At a meeting of the authority's board, he proposed raising fare and toll revenues by 6.5 percent, although it was not yet clear how the increases would be distributed among tolls, commuter train tickets and the different types of transit fares, like unlimited-ride MetroCards."

"They have good arguments, and I think they're worth listening to," said Gene Russianoff, staff lawyer for the Straphangers Campaign, a rider advocacy group that in the past has been among the most ardent opponents of fare increases. "We've been complaining for a decade that there's this debt bomb that's going to go off, so it would be very hypocritical to say it will solve itself in 2009."

"The current budget surplus has been generated by higher-than-expected revenues from real estate taxes, Mr. Sander said, but he warned that those revenues could not be relied on to continue to grow indefinitely. And he pointed to payments on the authority's debt that are expected to rise to nearly $2 billion in 2011 from $1.4 billion this year, which he said endangered the authority's financial stability.

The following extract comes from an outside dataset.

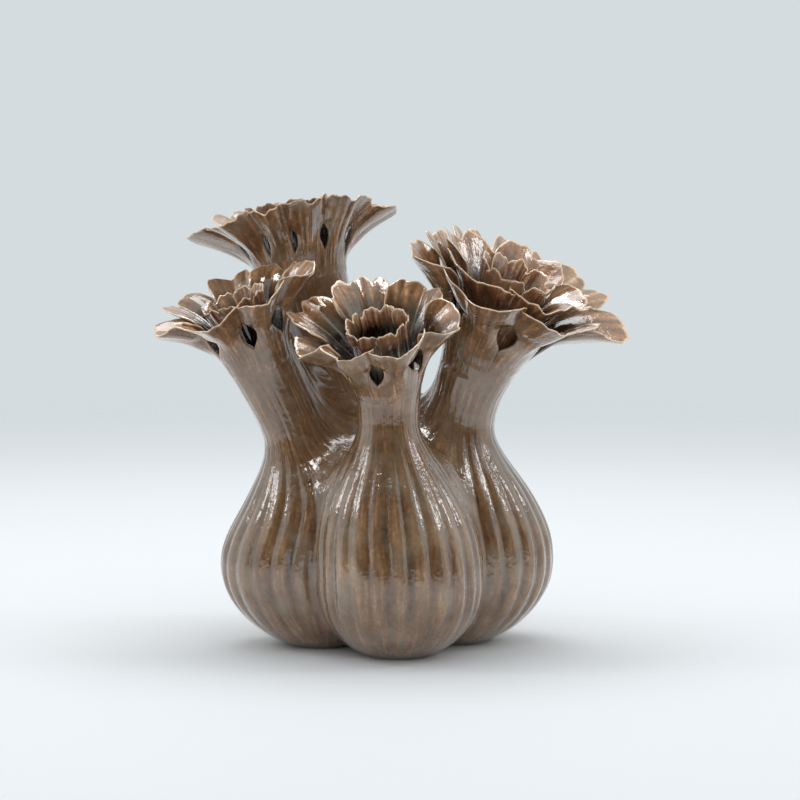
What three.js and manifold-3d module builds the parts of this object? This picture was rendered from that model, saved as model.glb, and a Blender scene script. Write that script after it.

He said postponing a fare increase by even a year could lead to cuts in service and the need for a 15 percent fare increase in 2009."

"Through this program we believe we will be putting the M.T.A. on a course of solid, long-term fiscal stability," Mr. Sander said.

From NYT editorial:

"Mr. Sander needs to find an immediate way out of the M.T.A.'s fiscal pickle. Its revenues have come from the state and local government coffers and the fare box. Fares have had to finance a big part of the budget - 58 percent versus the national average of 40 percent - mostly because the state and city have long shortchanged public transit.

The main blame lies with former Gov. George Pataki, who, with the cooperation of then-Mayor Rudolph Giuliani, began rerouting billions of dollars in taxes that should have gone to mass transportation. Gov. Eliot Spitzer could help undo the damage, and minimize fare increases, by finding a way to rededicate all public transit taxes."